Imports in January expanded at the lowest level in 43 months, but a trade deficit was still yielded due to importation of oil and capital goods.

Commerce Ministry’s Permanent Secretary Karun Kittsathaphorn (การุณ กิตติสถาพร) announced the January figures of international trade, in which exports totaled 8.95 billion US dollars. The figure, which grew 13.6% from the same period last year, was attributed to the increase in exportation of items in the flood category. Items in the industrial category exhibited continued growth, especially automobile and parts, electrical circuits, and hard disk drives.

At the same time, imports amounted to 9.39 billion dollars, increasing 1.98% from the same month in 2005. The growth is considered the lowest in 43 months but still contributed to a trade deficit of 442 million US dollars.

Mr. Suwit Maysinsee (สุวิทย์ เมษินทรีย์), the Assistant to the Commerce Minister, has predicted that this year Thailand will experience around 6 to 7 billion dollars of trade deficit as investments are due to increase both in the private and state sectors. However the services sector will yield a surplus of 5 to 6 billion dollars due to recovery in tourism. The current account is expected to experience a 2-3 billion dollars deficit, which would still be lower than a "significant" level of 2.5% of the GDP.

Source: Thai National News Bureau Public Relations Department - 21 Febuary 2006

Posted

In 2005, Thailand spent 20,82 billions USD for oil products (crude, refined, gas etc.)

(source : http://www.bot.or.th/bothomepage/databank/...ce/index03e.htm)

For the year, the total imports were : 117,88 billions USD.

It means crude represent oil 17% of imports value.

GDP Thailand = 180,9 billions USD (from quarter 4 2004 to quarter 3 of 2005)

Part of oil in GDP = 11,5 %

I've checked the numbers for France.

Total imports : 382 billions Euros

Total imports oil products (crude, refined products, gas etc.) : 37,5 billions Euros

GDP = 1648 billions Euros (2004)

Oils represent 10 % of the imports.

Part of oil in GDP =2,2 %

It would be interesting to crunch to number for other westerns countries, so we can compare.

Anyway, what I mean is : Thailand is 5 times more sensitive to the "oil risk" (increase of price) than France.

This is a huge liability for Thailand.

We have clearly a "tense" situation in the middle east (crisis with Iran, but not only). Therefore, there is a good probability that the oil prices could increase a lot this year (70 USD, to 100).

If this happens, Thailand will suffer a lot.

Here is my DOOM scenario :

-baril price reach 100 USD

-deficit of trade balance explodes

-people start to suffer because of gasoline prices (liter 50 THB), and start to complain (many people can not afford anymore to drive pick ups or cars)

-then a few month later a strong inflation occurs for other prices (because businesses trie very hard to regain their margin) (this process is always slow)
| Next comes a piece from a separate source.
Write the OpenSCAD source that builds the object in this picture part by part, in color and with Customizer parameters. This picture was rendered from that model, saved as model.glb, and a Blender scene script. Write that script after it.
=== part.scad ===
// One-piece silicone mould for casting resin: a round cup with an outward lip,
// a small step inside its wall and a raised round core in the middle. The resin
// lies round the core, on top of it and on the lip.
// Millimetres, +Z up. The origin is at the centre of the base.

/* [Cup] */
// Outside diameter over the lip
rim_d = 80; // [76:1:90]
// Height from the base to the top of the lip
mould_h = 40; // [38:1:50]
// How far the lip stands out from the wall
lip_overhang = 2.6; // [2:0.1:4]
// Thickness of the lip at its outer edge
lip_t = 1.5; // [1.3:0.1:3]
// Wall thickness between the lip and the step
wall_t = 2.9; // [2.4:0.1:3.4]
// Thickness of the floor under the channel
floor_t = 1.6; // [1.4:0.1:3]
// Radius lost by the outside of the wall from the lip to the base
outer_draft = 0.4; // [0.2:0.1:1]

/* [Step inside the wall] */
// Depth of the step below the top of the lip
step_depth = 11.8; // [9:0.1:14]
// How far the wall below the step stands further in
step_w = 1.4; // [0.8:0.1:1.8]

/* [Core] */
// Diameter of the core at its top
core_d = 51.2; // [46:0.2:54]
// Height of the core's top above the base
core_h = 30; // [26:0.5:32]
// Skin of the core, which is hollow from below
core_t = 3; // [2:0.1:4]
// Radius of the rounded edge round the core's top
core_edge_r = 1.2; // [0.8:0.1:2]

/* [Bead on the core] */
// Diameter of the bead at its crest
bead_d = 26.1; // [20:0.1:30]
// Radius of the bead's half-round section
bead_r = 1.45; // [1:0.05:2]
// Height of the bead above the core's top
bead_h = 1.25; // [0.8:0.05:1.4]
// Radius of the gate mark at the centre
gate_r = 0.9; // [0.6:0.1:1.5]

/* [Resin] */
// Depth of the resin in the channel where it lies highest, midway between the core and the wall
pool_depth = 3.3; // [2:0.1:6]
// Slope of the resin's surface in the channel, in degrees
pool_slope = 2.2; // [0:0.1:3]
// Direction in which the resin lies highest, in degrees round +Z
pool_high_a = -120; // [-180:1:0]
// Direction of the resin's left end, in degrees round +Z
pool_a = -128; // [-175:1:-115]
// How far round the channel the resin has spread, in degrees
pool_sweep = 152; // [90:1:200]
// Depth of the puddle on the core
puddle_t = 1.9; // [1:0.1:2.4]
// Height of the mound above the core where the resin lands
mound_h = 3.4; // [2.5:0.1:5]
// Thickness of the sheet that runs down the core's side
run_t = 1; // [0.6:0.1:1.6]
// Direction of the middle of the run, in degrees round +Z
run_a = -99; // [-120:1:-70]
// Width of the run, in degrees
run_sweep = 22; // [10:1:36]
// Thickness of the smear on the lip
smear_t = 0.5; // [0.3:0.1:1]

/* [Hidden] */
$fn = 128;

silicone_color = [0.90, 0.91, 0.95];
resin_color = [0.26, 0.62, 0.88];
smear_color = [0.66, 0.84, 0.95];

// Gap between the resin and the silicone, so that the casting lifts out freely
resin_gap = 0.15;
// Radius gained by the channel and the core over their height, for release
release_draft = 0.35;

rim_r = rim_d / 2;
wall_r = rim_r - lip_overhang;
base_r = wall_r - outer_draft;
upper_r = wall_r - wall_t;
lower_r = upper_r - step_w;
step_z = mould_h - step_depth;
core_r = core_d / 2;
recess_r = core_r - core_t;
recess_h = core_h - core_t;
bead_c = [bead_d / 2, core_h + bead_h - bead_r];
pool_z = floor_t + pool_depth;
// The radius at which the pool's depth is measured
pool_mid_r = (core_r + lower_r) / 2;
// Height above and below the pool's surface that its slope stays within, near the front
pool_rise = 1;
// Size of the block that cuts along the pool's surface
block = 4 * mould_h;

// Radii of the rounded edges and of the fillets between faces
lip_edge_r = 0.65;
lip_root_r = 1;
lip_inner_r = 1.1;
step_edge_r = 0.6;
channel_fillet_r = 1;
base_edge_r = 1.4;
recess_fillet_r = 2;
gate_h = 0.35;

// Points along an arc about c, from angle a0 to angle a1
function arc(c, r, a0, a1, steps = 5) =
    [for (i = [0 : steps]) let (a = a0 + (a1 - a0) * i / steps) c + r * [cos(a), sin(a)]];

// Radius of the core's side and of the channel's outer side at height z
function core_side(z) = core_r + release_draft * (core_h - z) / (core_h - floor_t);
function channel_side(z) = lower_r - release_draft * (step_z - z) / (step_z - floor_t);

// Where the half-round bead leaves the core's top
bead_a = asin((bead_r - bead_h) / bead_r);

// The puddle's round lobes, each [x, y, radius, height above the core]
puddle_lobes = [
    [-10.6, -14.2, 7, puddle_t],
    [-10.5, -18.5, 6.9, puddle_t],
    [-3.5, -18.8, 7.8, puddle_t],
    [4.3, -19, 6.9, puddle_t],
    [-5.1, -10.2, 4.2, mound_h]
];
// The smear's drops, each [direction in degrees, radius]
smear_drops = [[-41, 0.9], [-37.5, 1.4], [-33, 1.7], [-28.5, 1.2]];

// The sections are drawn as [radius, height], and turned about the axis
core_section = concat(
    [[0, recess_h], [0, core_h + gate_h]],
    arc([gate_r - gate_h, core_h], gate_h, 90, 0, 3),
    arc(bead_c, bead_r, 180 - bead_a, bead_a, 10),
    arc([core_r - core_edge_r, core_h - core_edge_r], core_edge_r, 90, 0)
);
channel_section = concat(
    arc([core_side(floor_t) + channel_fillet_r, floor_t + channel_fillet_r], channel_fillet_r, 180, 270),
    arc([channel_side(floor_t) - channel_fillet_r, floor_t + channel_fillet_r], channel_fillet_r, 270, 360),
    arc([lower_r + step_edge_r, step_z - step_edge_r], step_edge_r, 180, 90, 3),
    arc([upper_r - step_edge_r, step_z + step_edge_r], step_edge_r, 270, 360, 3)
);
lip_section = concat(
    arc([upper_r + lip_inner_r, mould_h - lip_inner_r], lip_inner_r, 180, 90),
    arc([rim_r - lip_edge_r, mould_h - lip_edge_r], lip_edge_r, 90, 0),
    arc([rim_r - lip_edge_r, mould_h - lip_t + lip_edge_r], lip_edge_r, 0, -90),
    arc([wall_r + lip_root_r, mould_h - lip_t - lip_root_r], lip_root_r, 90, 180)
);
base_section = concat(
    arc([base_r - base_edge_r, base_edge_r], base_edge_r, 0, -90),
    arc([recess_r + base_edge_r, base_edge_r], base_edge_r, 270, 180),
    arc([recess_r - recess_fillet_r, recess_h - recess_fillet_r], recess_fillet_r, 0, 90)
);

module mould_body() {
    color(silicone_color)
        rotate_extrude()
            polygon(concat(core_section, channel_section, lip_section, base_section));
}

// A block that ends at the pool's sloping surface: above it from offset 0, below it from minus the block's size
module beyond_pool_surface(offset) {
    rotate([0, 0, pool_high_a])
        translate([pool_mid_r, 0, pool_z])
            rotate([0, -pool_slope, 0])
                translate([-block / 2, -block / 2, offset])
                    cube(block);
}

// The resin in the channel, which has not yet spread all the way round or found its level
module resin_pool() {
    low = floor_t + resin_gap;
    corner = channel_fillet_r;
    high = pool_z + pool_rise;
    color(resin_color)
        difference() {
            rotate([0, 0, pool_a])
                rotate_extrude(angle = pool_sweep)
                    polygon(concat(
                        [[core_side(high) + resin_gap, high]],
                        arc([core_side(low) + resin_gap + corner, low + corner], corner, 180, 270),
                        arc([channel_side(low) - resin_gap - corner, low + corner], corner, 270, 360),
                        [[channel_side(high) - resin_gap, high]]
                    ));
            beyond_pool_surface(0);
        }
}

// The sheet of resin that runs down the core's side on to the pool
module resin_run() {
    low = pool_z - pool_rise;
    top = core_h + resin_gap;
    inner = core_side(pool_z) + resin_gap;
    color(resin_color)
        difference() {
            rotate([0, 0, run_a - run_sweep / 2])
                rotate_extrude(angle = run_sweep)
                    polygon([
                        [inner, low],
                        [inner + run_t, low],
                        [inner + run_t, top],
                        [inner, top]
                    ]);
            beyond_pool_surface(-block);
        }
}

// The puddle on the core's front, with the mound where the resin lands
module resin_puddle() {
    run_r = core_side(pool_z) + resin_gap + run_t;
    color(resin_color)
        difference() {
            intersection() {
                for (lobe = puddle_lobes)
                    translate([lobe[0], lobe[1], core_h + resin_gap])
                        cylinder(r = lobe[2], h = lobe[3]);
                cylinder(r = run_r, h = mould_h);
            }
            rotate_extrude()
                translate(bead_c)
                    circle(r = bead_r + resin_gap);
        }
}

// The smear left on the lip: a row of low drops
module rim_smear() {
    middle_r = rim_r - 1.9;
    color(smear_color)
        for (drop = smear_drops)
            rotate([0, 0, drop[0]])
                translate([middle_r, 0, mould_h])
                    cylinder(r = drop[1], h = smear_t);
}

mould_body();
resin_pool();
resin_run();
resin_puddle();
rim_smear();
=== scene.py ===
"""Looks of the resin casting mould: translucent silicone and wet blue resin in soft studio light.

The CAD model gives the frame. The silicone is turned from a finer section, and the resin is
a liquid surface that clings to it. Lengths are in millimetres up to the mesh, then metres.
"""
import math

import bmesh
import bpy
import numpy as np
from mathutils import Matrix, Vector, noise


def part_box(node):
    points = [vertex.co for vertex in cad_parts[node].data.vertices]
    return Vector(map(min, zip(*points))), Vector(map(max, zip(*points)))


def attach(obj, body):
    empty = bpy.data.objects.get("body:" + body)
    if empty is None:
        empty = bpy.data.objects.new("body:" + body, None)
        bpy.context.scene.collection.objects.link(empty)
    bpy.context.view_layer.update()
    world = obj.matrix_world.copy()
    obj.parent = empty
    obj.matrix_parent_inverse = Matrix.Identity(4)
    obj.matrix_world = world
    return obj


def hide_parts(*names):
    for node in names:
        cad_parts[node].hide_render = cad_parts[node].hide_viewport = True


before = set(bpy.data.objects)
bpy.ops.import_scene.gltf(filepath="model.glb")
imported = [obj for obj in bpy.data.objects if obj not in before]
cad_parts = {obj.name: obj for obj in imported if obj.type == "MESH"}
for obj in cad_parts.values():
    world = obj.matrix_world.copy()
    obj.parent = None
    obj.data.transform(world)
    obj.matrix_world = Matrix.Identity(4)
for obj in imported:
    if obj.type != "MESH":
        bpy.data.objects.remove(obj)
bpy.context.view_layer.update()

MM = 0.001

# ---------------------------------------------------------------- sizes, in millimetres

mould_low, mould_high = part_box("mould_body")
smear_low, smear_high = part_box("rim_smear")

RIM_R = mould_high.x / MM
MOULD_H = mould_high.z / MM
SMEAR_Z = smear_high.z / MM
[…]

-people then suffer more. Social unrest.

-meanwhile the government tries very hard to delay the prices hikes for public transportation, electricity... By doing that, the public debt increases. It's of course useless.

-the government decides to use its 50 billions USD of reserve. Short term relief for the people.

-at that time, foreign investors pull out of the thai stock market - the SET crunches. The confidence of business and investors community vanishes

-at that time, the Thai Bath suffers heavy losses (because money pulls out of thailand)

-fuelling the imports bills and fuelling inflation, that become massive, and fuelling further depreciation of the THB. It's the hel_l circle.

-export business don't enjoy the devaluation of the THB, because they have to bear huge increase in cost (imports raw material for instance). Export collapse.

-people now suffer enormously, the crisis is much worse than 97. Political crisis, unrest etc.

-the whole economy collapses

You think it's science fiction ? Well yes for the moment. But... watch out the oil. That's the key.